APPENDIX: Adoptment of the fluted chamber until 1960's.

Pre-1914: Giovanni Agnelli, Italy. S.I.A. machine gun.

Ca. 1930: Boris G. Shpitalniy & Komarichky, Soviet-Russia.
ShKAS rapid-firing aircraft machine gun.

Ca. 1939: Fyodor V. Tokarev, Soviet-Russia. Self-loading rifle SVT 40. (Just the case-neck space of chamber is fluted).

1944 -45: Illenberger, Jungermann, Staehle & Vorgrimler, Germany. Last assault rifle prototypes Mauser "Geraet 06 H" (without a gas-piston action) and assault rifle "StG 45 (M)".

Ca. 1948: Ludwig Vorgrimler, Spain. (Formerly in France since 1945 until ca. 1947). CETME assault rifle
Ca. 1950: Ludwig Vorgrimler, France. AAT 52 machine gun. (Delayed blowback action was a pre-WW II design of Hungarian Pál Kiraly. Also adopted to FAMAS assault rifle).

Ca. 1956: Schweizerische Industrie Gesellschaft/ Neuhausen, Switzerland. S.I.G. - SG 57 assault rifle.

Ca. 1958: Heckler & Koch GmbH, West-Germany.
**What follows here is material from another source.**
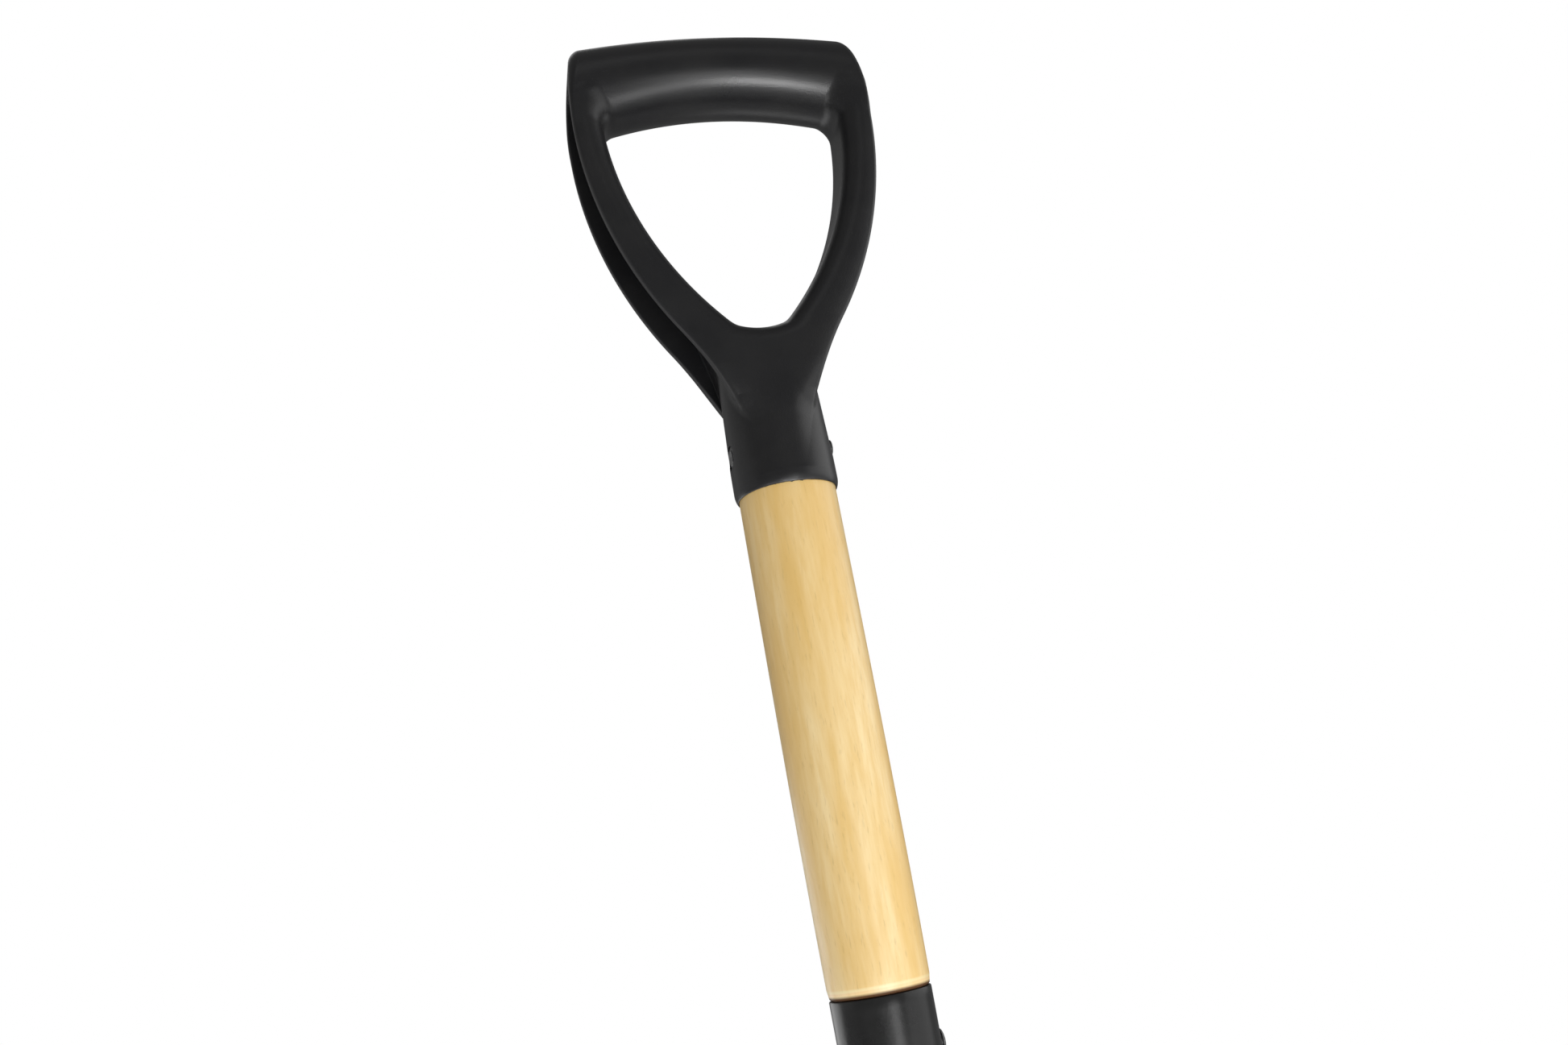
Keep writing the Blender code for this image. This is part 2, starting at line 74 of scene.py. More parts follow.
def centre_z(node):
    low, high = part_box(node)
    return (low.z + high.z) / 2


# ---- solids from distances ---------------------------------------------------------------------------
# Each shape below is a function that is negative inside the solid and grows with the distance from it.

def round_max(a, b, radius):
    """What two solids share, the edge between them rounded."""
    corner = np.hypot(np.maximum(radius + a, 0), np.maximum(radius + b, 0))
    return np.minimum(-radius, np.maximum(a, b)) + corner


def round_min(a, b, radius):
    """Two solids joined, with a fillet in the corner between them."""
    corner = np.hypot(np.maximum(radius - a, 0), np.maximum(radius - b, 0))
    return np.maximum(radius, np.minimum(a, b)) - corner


def soft_max(a, b, width):
    """What two solids share, for faces that meet at a blunt angle."""
    near = np.maximum(width - np.abs(a - b), 0) / width
    return np.maximum(a, b) + width / 4 * near ** 2


def smooth_step(start, end, value):
    """0 up to the start, 1 from the end on, with an even change between."""
    share = np.clip((value - start) / (end - start), 0, 1)
    return share * share * (3 - 2 * share)


def slope_of(distance, points, step):
    """Gradient of a distance function at each point."""
    parts = []
    for axis in range(3):
        offset = np.zeros(3)
        offset[axis] = step
        ahead = distance(*(points + offset).T)
        behind = distance(*(points - offset).T)
        parts.append((ahead - behind) / (2 * step))
    return np.stack(parts, 1)


def link_object(name, data):
    obj = bpy.data.objects.new(name, data)
    bpy.context.collection.objects.link(obj)
    return obj


def solid_from_distance(name, distance, low, high, step):
    """An object whose surface is where the distance is zero. Its points are moved onto that surface."""
    counts = [int((b - a) / step) + 2 for a, b in zip(low, high)]
    axes = [a + step * np.arange(n) for a, n in zip(low, counts)]
    values = np.empty(counts, np.float32)
    for i, x in enumerate(axes[0]):
        values[i] = distance(x, axes[1][:, None], axes[2][None, :])
    far_off = 4 * step
    grid = openvdb.FloatGrid(far_off)
    grid.copyFromArray(values)
    points, quads = grid.convertToQuads()
    points = np.array(points, float) * step + np.array(low)
    for _ in range(3):
        slope = slope_of(distance, points, step / 20)
        shift = distance(*points.T) / (slope ** 2).sum(1)
        points -= slope * np.clip(shift, -step / 2, step / 2)[:, None]
    normals = slope_of(distance, points, step / 4)
    normals /= np.linalg.norm(normals, axis=1)[:, None]
    corners = points[quads]
    facing = np.cross(corners[:, 2] - corners[:, 0], corners[:, 3] - corners[:, 1])
    if (facing * normals[quads[:, 0]]).sum() < 0:
        quads = quads[:, ::-1]
    mesh = bpy.data.meshes.new(name)
    mesh.from_pydata(points.tolist(), [], quads.tolist())
    mesh.shade_smooth()
    mesh.normals_split_custom_set_from_vertices(normals.tolist())
    return link_object(name, mesh)


# ---- D-handle ----------------------------------------------------------------------------------------
# x is across, y is depth, h is the height above the collar rim, side is the distance from the middle.

NECK_JOIN_H = 0.0675            # where the flare of the neck turns into the bow of the arm
BOW_CENTRE_X = -0.1080
BOW_CENTRE_H = 0.1632
BOW_R = 0.1700
FLARE_R = 0.1650
FLANGE_HALF_DEPTH = 0.0150
FACE_CROWN = 0.0013             # how far the face of an arm stands proud of its outer edge
CROWN_REACH = 0.0080
NECK_SPREAD = 0.060             # growth of the half depth, per metre down the neck
NECK_HALF_DEPTH = 0.0160        # at most
NECK_ROUND_H = 0.027            # up to here the neck's faces are as round as the collar
NECK_SQUARE_STEP = 0.008        # about the height in which the power of their section doubles
NECK_SQUARE_EASE = 0.6
NECK_SQUARE_H = 0.070
NECK_WIDEN_H = 0.038            # above this the faces spread sideways into the arms
NECK_WIDEN_SLOPE = 0.5
NECK_WIDEN_CURVE = 12
ARM_EDGE_R = 0.0013

OPENING_CENTRE_X = -0.0899
OPENING_CENTRE_H = 0.1664
OPENING_R = 0.1395
CROTCH_H = 0.0674
CROTCH_R = 0.0268
CROTCH_ARC = 0.47               # in radians, on each side of straight down
CROTCH_BLEND = 0.001
OPENING_EDGE_R = 0.0090

WEB_THICKNESS = 0.0038
CHANNEL_HALF_DEPTH = 0.0114
CHANNEL_TAPER = 0.10            # loss of half depth, per metre down the neck
CHANNEL_TAPER_H = 0.055
CHANNEL_FOOT = Vector((0.0160, 0.022))
CHANNEL_SHOULDER = Vector((0.0165, 0.046))
CHANNEL_BEND_H = 0.082
CHANNEL_END_H = 0.165           # from here it closes to a rounded point in the end of the grip
CHANNEL_END_LENGTH = 0.023
CHANNEL_BLEND = 0.004
CHANNEL_CORNER_R = 0.0004
CHANNEL_EDGE_R = 0.0005

GRIP_HALF_DEPTH = 0.01757
GRIP_HALF_HEIGHT = 0.01667
GRIP_SWELL = 0.0028             # how much taller the grip is at GRIP_ARCH_X
GRIP_H = 0.1803
GRIP_RISE = 0.0081
GRIP_ARCH_X = 0.055
GRIP_BACK_BOW = 0.0026
GRIP_END_R = 0.0040
ARM_TOP_DROP = 0.007            # the arms' plate is rounded over this far below the grip's axis
GRIP_FILLET_R = 0.0062          # between arm and grip, up to GRIP_FILLET_DROP below the grip's axis
GRIP_FILLET_DROP = 0.017
GRIP_FRONT_FILLET_R = 0.0040    # from GRIP_FRONT_DROP below the axis, fading just above it
GRIP_FRONT_DROP = 0.008
GRIP_FRONT_RISE = 0.002
GRIP_FRONT_FADE = 0.8
GRIP_EDGE_DROP = 0.012          # from here to GRIP_EDGE_RISE above the axis the arm's edge grows rounder
GRIP_EDGE_RISE = 0.006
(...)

Modification of CETME rifle (G3). Since 1959 until today: Many pistols, rifles, machine guns, submachine guns and machine cannon..

The Germans even float 9mm cases because they don't want breech friction. Breech friction is bad in any semiautomatic mechanism because all semiautomatic mechanisms fail with excessive breech friction.




As to the pronouncement of the Explosives Safety Group, I find them no more credible than the pronouncements of the Saudi Arabian Court which sentenced Lebanese television psychic Ali Sibat to death for witchcraft. SAUDI ARABIA: Kingdom steps up hunt for 'witches' and 'black magicians' | Babylon Beyond | Los Angeles Times

They are both acting on myth and legend.